Corcovado and Sugarloaf frame the city like granite sentinels, the Tijuca Forest cascading down their flanks into the urban grid where lagoon meets ocean. Morning light catches the mosaic pavement of Copacabana as runners, cyclists, and vendors stake their claims on the day. The city's topography is impossible — no urban planner would put mountains, jungle, lagoons, and open Atlantic on the same plot — and yet here it all is.

Rio de Janeiro occupies one of the most dramatic natural settings of any city on Earth, where the Serra do Mar's granite peaks descend directly into the Atlantic, creating a cityscape of forested hills, white sand bays, and the world's largest urban forest — Tijuca National Park. The city's cultural footprint is equally outsize: samba was born in the Afro-Brazilian communities of the Cidade Nova, bossa nova emerged from the apartments of Ipanema, and Carnival draws millions each February to the Sambódromo and the blocos de rua. Beyond the postcard beaches, Rio holds the neoclassical grandeur of the Theatro Municipal, the street art labyrinth of Santa Teresa, and the Modernist legacy of Burle Marx's public gardens.
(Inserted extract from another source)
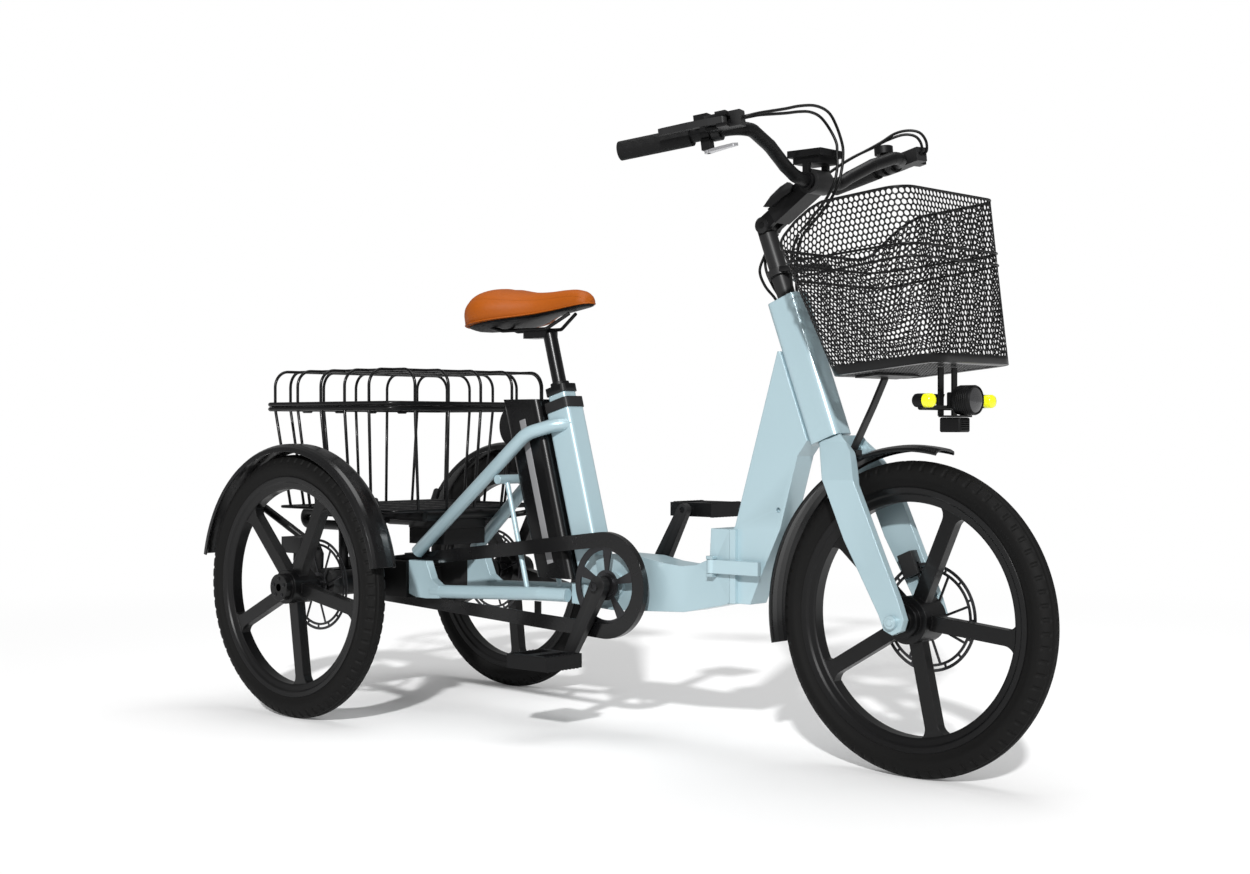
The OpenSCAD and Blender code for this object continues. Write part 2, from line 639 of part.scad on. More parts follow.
module rotor_2d() {
    r = rotor_d / 2;
    arms = 8;
    difference() {
        circle(r, $fn = 96);
        circle(r - 5, $fn = 96);
    }
    difference() {
        circle(r - 9, $fn = 96);
        circle(r - 13.5, $fn = 96);
    }
    difference() {
        circle(24, $fn = fine);
        circle(16, $fn = fine);
    }
    for (i = [0 : 15]) rotate([0, 0, i * 22.5]) translate([r - 10, -1.8]) square([7, 3.6]);
    for (i = [0 : arms - 1]) rotate([0, 0, i * 360 / arms]) translate([20, 0]) rotate([0, 0, 22]) translate([0, -2]) square([r - 29, 4]);
}
front_spoke_deg = 66.5;
rear_spoke_deg = -82;
front_hub_d = 78;
front_hub_half = 34;
front_rotor_y = 42;
module front_tyre() {
    color(rubber) placed() tyre(wheelbase, 0);
}
module front_wheel() {
    color(black) placed() translate([wheelbase, 0, axle_z]) rotate([90, 0, 0]) difference() {
        union() {
            wheel_web(front_hub_d / 2 - 9, front_spoke_deg);
            translate([0, 0, -front_hub_half]) cylinder(d = front_hub_d, h = 2 * front_hub_half - 8, $fn = fine);
            translate([0, 0, front_hub_half - 8]) cylinder(d = 56, h = 12, $fn = fine);
            translate([0, 0, front_hub_half]) cylinder(d = 34, h = 14, $fn = fine);
            translate([0, 0, -50]) cylinder(d = 31.6, h = 20, $fn = fine);
        }
        translate([0, 0, -80]) cylinder(d = front_axle_d + 2 * run_gap, h = 160, $fn = fine);
    }
}
module front_rotor() {
    color(silver * 0.5) placed() translate([wheelbase, front_rotor_y + 1, axle_z]) rotate([90, 0, 0]) linear_extrude(2) rotor_2d();
}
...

The city served as capital of the Portuguese Empire from 1808 to 1821 and capital of Brazil until 1960, leaving an architectural record that spans colonial churches, imperial palaces, and Oscar Niemeyer's concrete curves.

Terrain map
22.906° S · 43.172° W
Best For

Solo

Rio rewards the solo traveller who goes beyond the beach. Wander Santa Teresa's tiled staircases, hike to the summit of Pedra da Gávea, and pull up a stool at a Lapa boteco — Rio's social culture makes solitude optional even when you arrive alone.

Couple

Sunset from Arpoador, a samba show in Lapa, morning coffee at a Leblon padaria with the mountains behind you. Rio's romance is in its rhythm — the city moves at a pace that gives couples space to slow down or ramp up as the mood strikes.

Family

Sugarloaf's cable car, the Christ the Redeemer cog railway, and Tijuca's waterfall trails give families an adventure that balances nature and culture. The beaches between Copacabana and Barra are lifeguard-patrolled, and the Bioparque zoo at Quinta da Boa Vista occupies a former imperial estate.

Friends

A friend group in Rio is a friend group that never sleeps. Beach football by day, sunset caipirinhas at Arpoador, live music in Lapa until dawn — and when the energy dips, there's always a hang-glide off Pedra Bonita to recalibrate the adrenaline.

Why This Place
  • Hang gliders launch from Pedra Bonita inside the city limits and land on São Conrado Beach — the flight crosses Tijuca Forest with the Rio skyline below.
  • Tijuca National Park — the largest urban forest in the world — begins at the edge of the city's most expensive neighbourhoods.
  • The Sambódromo Carnival parade runs for two consecutive nights with two hundred thousand spectators — samba schools parade for ninety minutes each.
  • Pedra da Gávea's summit is reached by a three-hour scramble above the city — the final section requires hand-over-hand climbing on open rock.
What to Eat

Feijoada completa on Saturdays at a Lapa boteco — black beans, pork cuts, orange slices, and cold chopp.

Biscoito Globo and mate gelado on Copacabana beach — the simplest Rio ritual and the most essential.

Pastéis de camarão at the Confeitaria Colombo, an art nouveau tearoom from 1894.